## THE RECORDS:
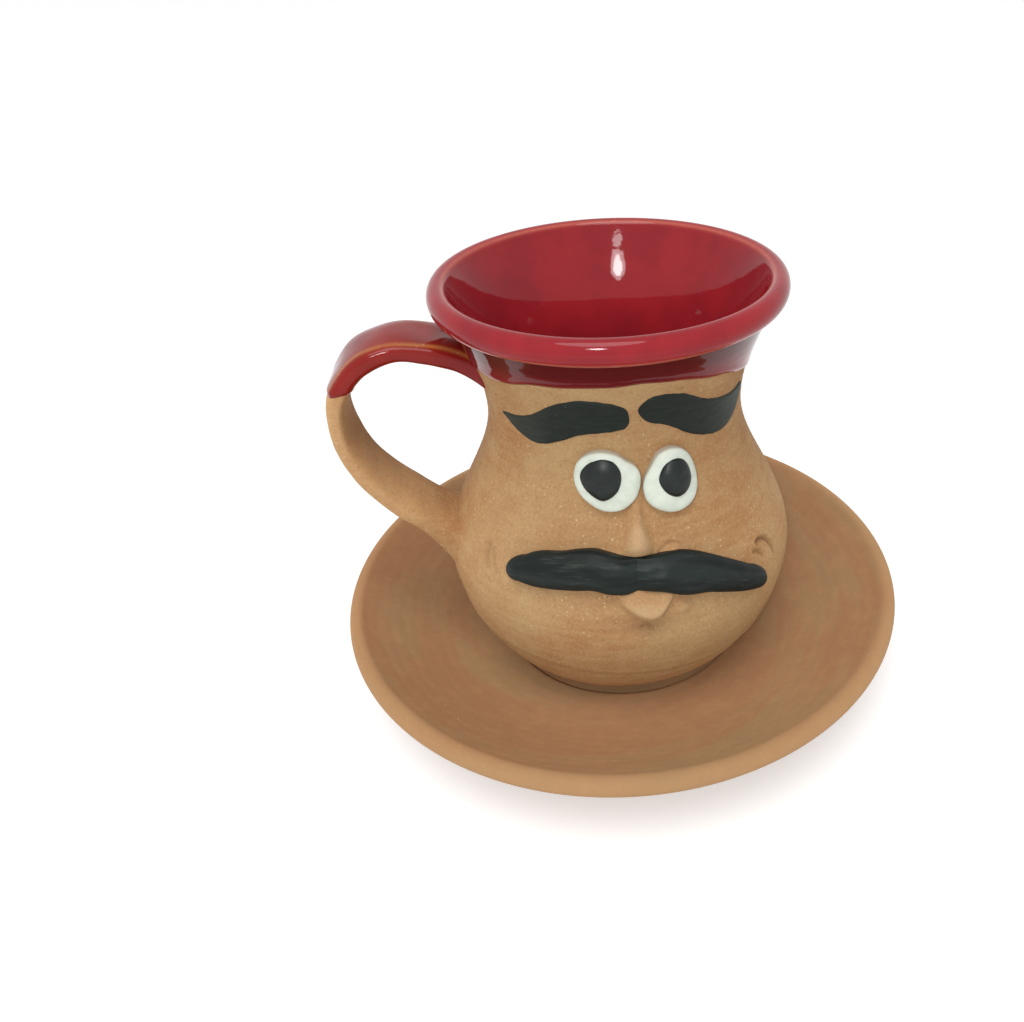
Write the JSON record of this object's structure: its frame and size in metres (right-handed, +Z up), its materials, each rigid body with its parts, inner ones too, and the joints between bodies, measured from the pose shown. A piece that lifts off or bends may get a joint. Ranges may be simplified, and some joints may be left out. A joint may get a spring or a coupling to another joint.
{
  "type": "cup and saucer",
  "caption": "Handmade clay coffee cup with a glazed lip, a pulled strap handle and a moulded comic face, standing loose in its matching unglazed saucer.",
  "frame": {"origin": "middle of the saucer's underside, on the table", "axes": "+Z up through the cup's lip; the face looks towards -Y and the handle points towards -X"},
  "size_m": [0.113, 0.113, 0.0826],
  "materials": {
    "saucer_clay": "matte",
    "cup_clay": "matte",
    "crimson_glaze": "gloss",
    "black_slip": "matte",
    "black_clay": "satin",
    "white_clay": "satin",
    "black_glaze": "gloss"
  },
  "bodies": {
    "saucer": {"saucer": "saucer_clay"},
    "cup": {"cup_body": "cup_clay", "cup_glaze": "crimson_glaze", "handle": "cup_clay", "handle_glaze": "crimson_glaze", "left_eyebrow": "black_slip", "right_eyebrow": "black_slip", "left_eye_white": "white_clay", "right_eye_white": "white_clay", "left_pupil": "black_glaze", "right_pupil": "black_glaze", "nose": "cup_clay", "left_moustache": "black_clay", "right_moustache": "black_clay", "lower_lip": "cup_clay"}
  },
  "joints": [
    {"name": "cup_lift", "type": "slide", "parent": "saucer", "child": "cup", "axis": [0, 0, 1], "range_m": [0, 0.12]}
  ]
}
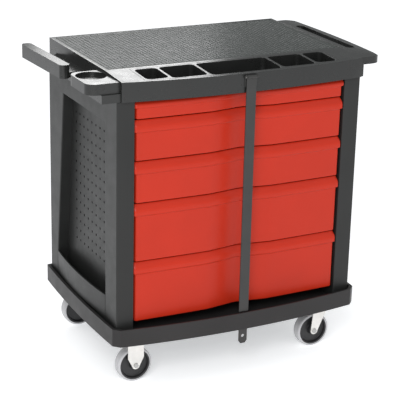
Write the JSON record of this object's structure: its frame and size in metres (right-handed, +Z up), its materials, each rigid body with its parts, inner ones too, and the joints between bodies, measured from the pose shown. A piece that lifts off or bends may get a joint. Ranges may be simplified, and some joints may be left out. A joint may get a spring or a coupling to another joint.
{
  "type": "rolling tool chest",
  "caption": "Moulded rolling tool chest with full-width red drawers, a lock bar down the front, a worktop with tool trays, a cup and handles, and fixed and swivel casters.",
  "frame": {"origin": "on the floor under the centre of the whole object's box", "axes": "+Z up, the drawers open towards -Y, the push handle is on the -X end"},
  "size_m": [0.85, 0.5399, 0.852],
  "materials": {
    "body_plastic": "satin moulded resin with a fine grain",
    "base_plastic": "satin moulded resin with a fine grain",
    "mat_plastic": "fine ribbed matt mat",
    "drawer_red": "smooth moulded resin",
    "tub_black": "plain moulded resin",
    "runner_steel": "zinc plated",
    "dark_steel": "dark powder coat",
    "pin_steel": "plain",
    "zinc": "bright zinc",
    "wheel_core": "moulded nylon",
    "tyre": "soft grey rubber"
  },
  "bodies": {
    "cabinet": {"base_tray": "base_plastic", "cabinet_floor": "body_plastic", "back_panel": "body_plastic", "side_frame_left": "body_plastic", "side_frame_right": "body_plastic", "side_panel_left": "body_plastic", "side_panel_right": "body_plastic", "side_pocket_left": "body_plastic", "side_pocket_right": "body_plastic", "worktop": "body_plastic", "work_mat": "mat_plastic", "tool_tray": "body_plastic", "corner_cup": "body_plastic", "push_handle": "body_plastic", "hand_hold_wing": "body_plastic", "runners_left": "runner_steel", "runners_right": "runner_steel", "lock_bracket": "dark_steel", "lock_pin": "pin_steel", "padlock_tab": "dark_steel", "caster_bolts": "zinc", "back_screws": "pin_steel", "caster_plate_front_left": "zinc", "caster_plate_front_right": "zinc", "caster_plate_rear_left": "zinc", "caster_plate_rear_right": "zinc", "caster_fork_front_left": "zinc", "caster_axle_front_left": "pin_steel", "caster_fork_rear_left": "zinc", "caster_axle_rear_left": "pin_steel"},
    "lock_bar": {"lock_bar": "dark_steel"},
    "drawer_1": {"drawer_1_front": "drawer_red", "drawer_1_tub": "tub_black", "drawer_1_slides": "runner_steel"},
    "drawer_2": {"drawer_2_front": "drawer_red", "drawer_2_tub": "tub_black", "drawer_2_slides": "runner_steel"},
    "drawer_3": {"drawer_3_front": "drawer_red", "drawer_3_tub": "tub_black", "drawer_3_slides": "runner_steel"},
    "drawer_4": {"drawer_4_front": "drawer_red", "drawer_4_tub": "tub_black", "drawer_4_slides": "runner_steel"},
    "drawer_5": {"drawer_5_front": "drawer_red", "drawer_5_tub": "tub_black", "drawer_5_slides": "runner_steel"},
    "wheel_front_left": {"wheel_core_front_left": "wheel_core", "tyre_front_left": "tyre"},
    "caster_front_right": {"caster_fork_front_right": "zinc", "caster_axle_front_right": "pin_steel"},
    "wheel_front_right": {"wheel_core_front_right": "wheel_core", "tyre_front_right": "tyre"},
    "wheel_rear_left": {"wheel_core_rear_left": "wheel_core", "tyre_rear_left": "tyre"},
    "caster_rear_right": {"caster_fork_rear_right": "zinc", "caster_axle_rear_right": "pin_steel"},
    "wheel_rear_right": {"wheel_core_rear_right": "wheel_core", "tyre_rear_right": "tyre"}
  },
  "joints": [
    {"name": "lock_bar_swing", "type": "hinge", "parent": "cabinet", "child": "lock_bar", "pos_m": [0.005, -0.2645, 0.837], "axis": [-1, 0, 0], "range_deg": [0, 160]},
    {"name": "drawer_1_slide", "type": "slide", "parent": "cabinet", "child": "drawer_1", "axis": [0, -1, 0], "range_m": [0, 0.2932]},
    {"name": "drawer_2_slide", "type": "slide", "parent": "cabinet", "child": "drawer_2", "axis": [0, -1, 0], "range_m": [0, 0.3798]},
    {"name": "drawer_3_slide", "type": "slide", "parent": "cabinet", "child": "drawer_3", "axis": [0, -1, 0], "range_m": [0, 0.3798]},
    {"name": "drawer_4_slide", "type": "slide", "parent": "cabinet", "child": "drawer_4", "axis": [0, -1, 0], "range_m": [0, 0.3798]},
    {"name": "drawer_5_slide", "type": "slide", "parent": "cabinet", "child": "drawer_5", "axis": [0, -1, 0], "range_m": [0, 0.3798]},
    {"name": "wheel_front_left_spin", "type": "hinge", "parent": "cabinet", "child": "wheel_front_left", "pos_m": [-0.277, -0.169, 0.049], "axis": [0, 1, 0], "continuous": true},
    {"name": "caster_front_right_swivel", "type": "hinge", "parent": "cabinet", "child": "caster_front_right", "pos_m": [0.295, -0.169, 0.12], "axis": [0, 0, 1], "continuous": true},
    {"name": "wheel_front_right_spin", "type": "hinge", "parent": "caster_front_right", "child": "wheel_front_right", "pos_m": [0.277, -0.169, 0.049], "axis": [0, 1, 0], "continuous": true},
    {"name": "wheel_rear_left_spin", "type": "hinge", "parent": "cabinet", "child": "wheel_rear_left", "pos_m": [-0.277, 0.228, 0.049], "axis": [0, 1, 0], "continuous": true},
    {"name": "caster_rear_right_swivel", "type": "hinge", "parent": "cabinet", "child": "caster_rear_right", "pos_m": [0.295, 0.228, 0.12], "axis": [0, 0, 1], "continuous": true},
    {"name": "wheel_rear_right_spin", "type": "hinge", "parent": "caster_rear_right", "child": "wheel_rear_right", "pos_m": [0.277, 0.228, 0.049], "axis": [0, 1, 0], "continuous": true}
  ],
  "couplings": [
    {"joint": "drawer_1_slide", "follows": "lock_bar_swing", "m_per_rad": 0.105},
    {"joint": "drawer_2_slide", "follows": "lock_bar_swing", "m_per_rad": 0.136},
    {"joint": "drawer_3_slide", "follows": "lock_bar_swing", "m_per_rad": 0.136},
    {"joint": "drawer_4_slide", "follows": "lock_bar_swing", "m_per_rad": 0.136},
    {"joint": "drawer_5_slide", "follows": "lock_bar_swing", "m_per_rad": 0.136}
  ]
}
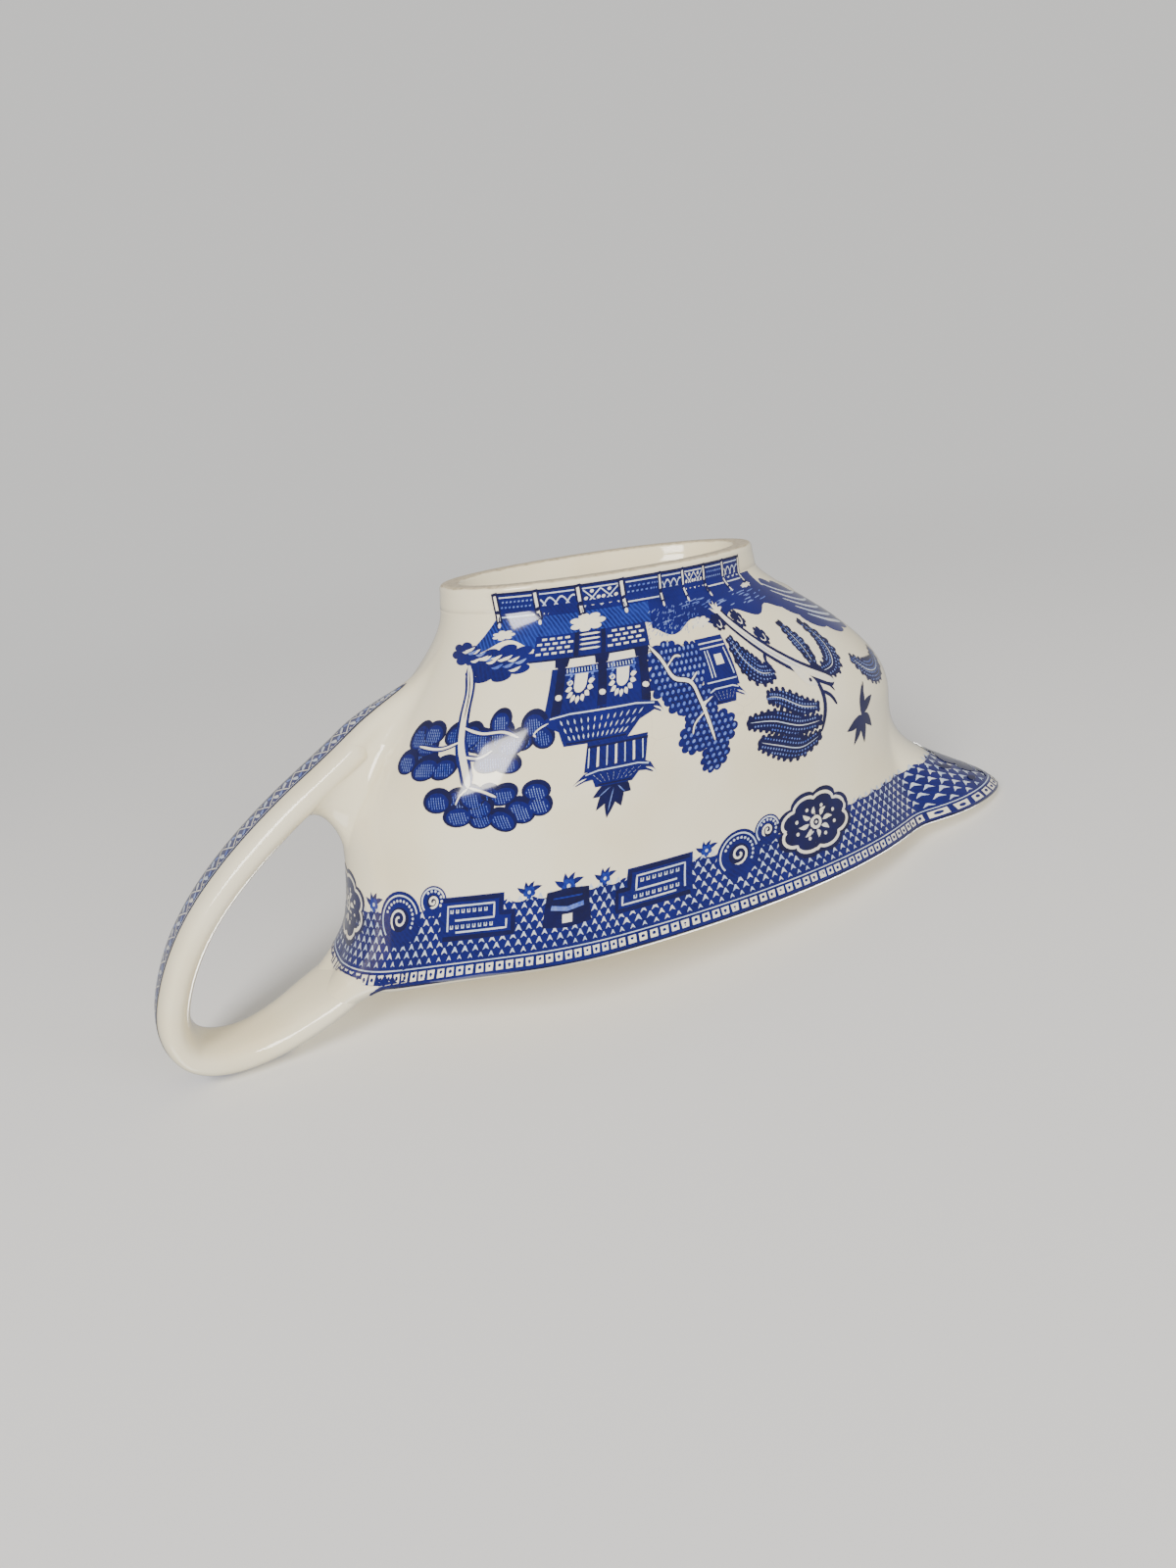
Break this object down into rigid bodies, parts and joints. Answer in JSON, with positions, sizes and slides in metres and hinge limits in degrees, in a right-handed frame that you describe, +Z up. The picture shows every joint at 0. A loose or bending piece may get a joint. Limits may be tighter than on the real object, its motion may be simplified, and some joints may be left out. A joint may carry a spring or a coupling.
{
  "type": "gravy boat",
  "caption": "Oval glazed earthenware gravy boat with a pouring spout, a foot ring and a looped strap handle, printed in blue.",
  "frame": {"origin": "centre of the foot ring's resting face", "axes": "+Z up out of the bowl, +X towards the pouring spout, handle on the -X side, +Y to the left of the pourer's view along +X"},
  "size_m": [0.2126, 0.0778, 0.0922],
  "materials": {
    "glazed_body": "glossy clear glaze over cream earthenware, with cobalt blue transfer prints under the glaze",
    "glazed_slip": "glossy clear glaze over cream luting slip"
  },
  "bodies": {
    "root": {"bowl": "glazed_body", "foot_ring": "glazed_body", "handle": "glazed_body", "upper_handle_joint": "glazed_slip", "lower_handle_joint": "glazed_slip"}
  },
  "joints": []
}
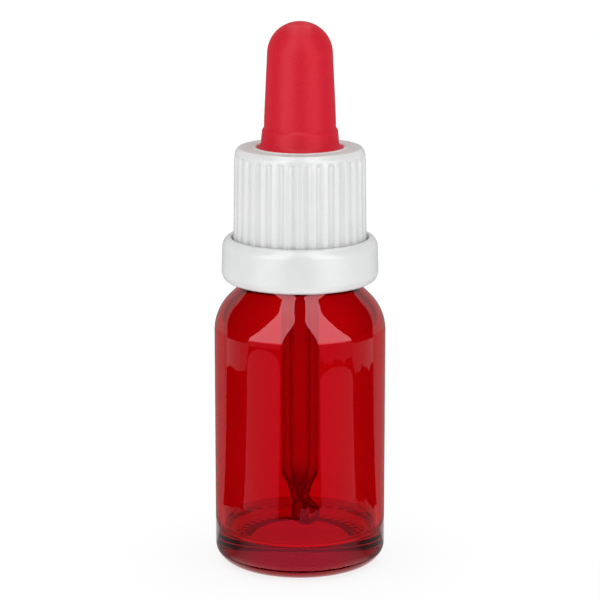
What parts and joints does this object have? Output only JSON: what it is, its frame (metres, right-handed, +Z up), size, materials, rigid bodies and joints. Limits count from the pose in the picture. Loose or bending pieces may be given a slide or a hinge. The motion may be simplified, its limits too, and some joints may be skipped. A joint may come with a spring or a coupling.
{
  "type": "medicine dropper bottle",
  "caption": "Slim red glass bottle with a ribbed white screw cap, loose tamper ring and a dropper of rubber bulb and bent glass pipette.",
  "frame": {"origin": "centre of the bottle's underside, on the surface it stands on", "axes": "+Z up along the bottle's axis, +X towards the side that the pipette's ball tip is bent to, -Y towards the viewer"},
  "size_m": [0.0248, 0.0248, 0.0791],
  "materials": {
    "red_glass": "transparent deep red glass, polished",
    "white_plastic": "white moulded polypropylene, satin gloss",
    "red_rubber": "soft matt red rubber",
    "clear_glass": "clear colourless glass"
  },
  "bodies": {
    "bottle": {"bottle": "red_glass"},
    "tamper_ring": {"tamper_ring": "white_plastic"},
    "dropper": {"glass_pipette": "clear_glass"},
    "bulb": {"rubber_bulb": "red_rubber"},
    "cap": {"screw_cap": "white_plastic"}
  },
  "joints": [
    {"name": "ring_turn", "type": "hinge", "parent": "bottle", "child": "tamper_ring", "pos_m": [0, 0, 0.045], "axis": [0, 0, 1], "continuous": true},
    {"name": "dropper_lift", "type": "slide", "parent": "bottle", "child": "dropper", "axis": [0, 0, 1], "range_m": [0, 0.0571]},
    {"name": "cap_turn", "type": "hinge", "parent": "dropper", "child": "cap", "pos_m": [0, 0, 0.054], "axis": [0, 0, 1], "range_deg": [0, 6852]},
    {"name": "bulb_squeeze", "type": "slide", "parent": "dropper", "child": "bulb", "axis": [0, 0, -1], "range_m": [0, 0.005], "stiffness_N_per_m": 60, "deforming": ["rubber_bulb"]}
  ],
  "couplings": [
    {"joint": "cap_turn", "follows": "dropper_lift", "rad_per_m": 2094.4}
  ]
}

## WORK REQUIRED:
Select all lines in the listing above where the word "picture" appears, and show them.

## RESULT OF THIS EXERCISE:
Break this object down into rigid bodies, parts and joints. Answer in JSON, with positions, sizes and slides in metres and hinge limits in degrees, in a right-handed frame that you describe, +Z up. The picture shows every joint at 0. A loose or bending piece may get a joint. Limits may be tighter than on the real object, its motion may be simplified, and some joints may be left out. A joint may carry a spring or a coupling.
What parts and joints does this object have? Output only JSON: what it is, its frame (metres, right-handed, +Z up), size, materials, rigid bodies and joints. Limits count from the pose in the picture. Loose or bending pieces may be given a slide or a hinge. The motion may be simplified, its limits too, and some joints may be skipped. A joint may come with a spring or a coupling.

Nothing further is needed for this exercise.